ECONOMY

Treasuries fall for fourth day before Greek debt talks

Treasuries dropped for a fourth trading session before euro-area finance ministers meet next week to discuss a debt-reduction plan for Greece.

The yield on 10-year notes reached 1.7 percent, the highest since November 7, as gains in Asian stocks sapped demand for safer assets. Trading of U.S. government bonds was closed in Japan on Friday for a holiday after the U.S. market was shut on Thursday Thanksgiving day, according to the Securities Industry and Financial Markets Association website.

“Investors have been pretty comfortable dismissing the lack of progress” in the Greek situation, said Michael Turner, a fixed-income strategist in Sydney at Royal Bank of Canada. While Treasury yields may rise to as high as 1.75 percent, he expects “a little bit more demand to surface around those levels,” Turner said.

The 10-year yield was 1.69 percent as of 7:24 a.m. in London, up one basis point from the November 21 close, having earlier risen as much as two basis points. The 1.625 percent note maturing in November 2022 fell 3/32, or 94 cents per $1,000 face amount, to 99 13/32, according to Bloomberg Bond Trader prices.

The MSCI Asia Pacific excluding Japan Index of stocks advanced 0.7 percent, extending its gain to a fifth day, the longest stretch since September 12.

Finance ministers from the 17 euro-area nations will hold an emergency meeting on November 26 to discuss unlocking bailout funds for Greece. They failed to reach an agreement on the matter after 11-hour talks broke up on November 21.

Greek Loans

The main obstacle to releasing international loans for the debt-saddled nation is a plan to cut the interest rates charged by euro-area creditors, a Greek official told reporters on Thursday in Brussels. Policy makers will continue work on an updated aid package for the country into this weekend in preparation for next week’s meeting, said the official on condition of anonymity.

U.S. government securities returned investors 2.3 percent this year, Bank of America Merrill Lynch indexes show. The MSCI World Index (MXWO) of shares has risen 12 percent during the period, including reinvested dividends.

The U.S. government is scheduled to auction a total of $99 billion in bonds next week, starting with $35 billion of two- year notes on November 27. The Treasury will offer the same amount of five-year securities on November 28 and $29 billion of seven-year debt the following day.
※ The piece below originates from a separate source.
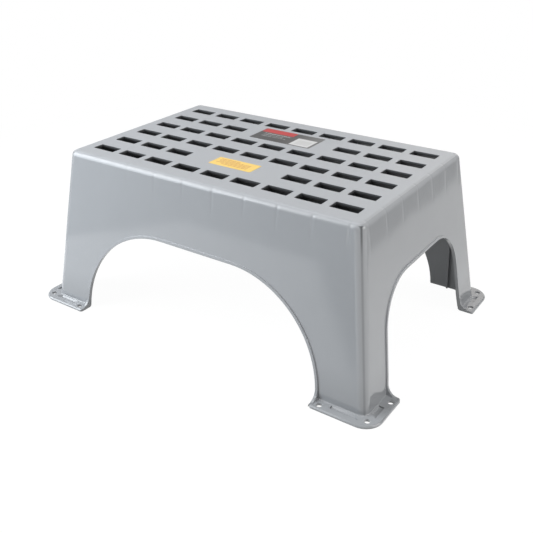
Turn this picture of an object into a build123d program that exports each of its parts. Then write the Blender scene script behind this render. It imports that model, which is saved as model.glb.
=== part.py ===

The 10-year yield has rebounded since it reached a two- month low of 1.55 percent on November 16 when President Barack Obama met congressional leaders about the so-called fiscal cliff. House Speaker John Boehner and White House Press Secretary Jay Carney both described the discussions as “constructive.”

Fiscal Cliff

The fiscal cliff refers to the $607 billion combination of automatic spending cuts and tax increases scheduled to take effect in January. Lawmakers are trying to avert the cliff to prevent a short-term shock to the economy and reach an agreement on long-term deficit reduction.

“When the fiscal cliff negotiation starts again, it should be more constructive,” said Alvin Liew, a senior economist at United Overseas Bank Ltd. (UOB) in Singapore. “That should be negative” for Treasuries, he said.

Figures due November 27 are likely to show orders for durable goods declined while home prices rebounded, indicating the recovery in the world’s largest economy has yet to gather pace.

The Commerce Department may say that bookings for goods meant to last at least three years fell 1 percent in October from the prior month, according to the median projection of economist surveyed by Bloomberg. The S&P/Case-Shiller index of property values in 20 cities probably increased 2.9 percent in September from a year earlier, the most since July 2010, economists forecast.

‘Critical Challenge’

The housing revival still faces “significant obstacles,” and strengthening the housing recovery remains a “critical challenge” for policy makers, Federal Reserve Chairman Ben S. Bernanke said on November 15. He unveiled a plan in September to buy $40 billion of mortgage debt a month in a third round of so- called quantitative easing.

The Fed currently sells shorter-term notes and buys longer- maturity bonds as part of its Operation Twist program due to expire at the end of this year. The central bank will buy as much as $2.25 billion of Treasuries on November 26 maturing in February 2036 to November 2042.

“You’ve still got fairly hefty buying by the Fed going through every month taking a whole lot of stock out of the market,” said Turner at Royal Bank of Canada. “So, you can’t be too bearish on the Treasury yields.”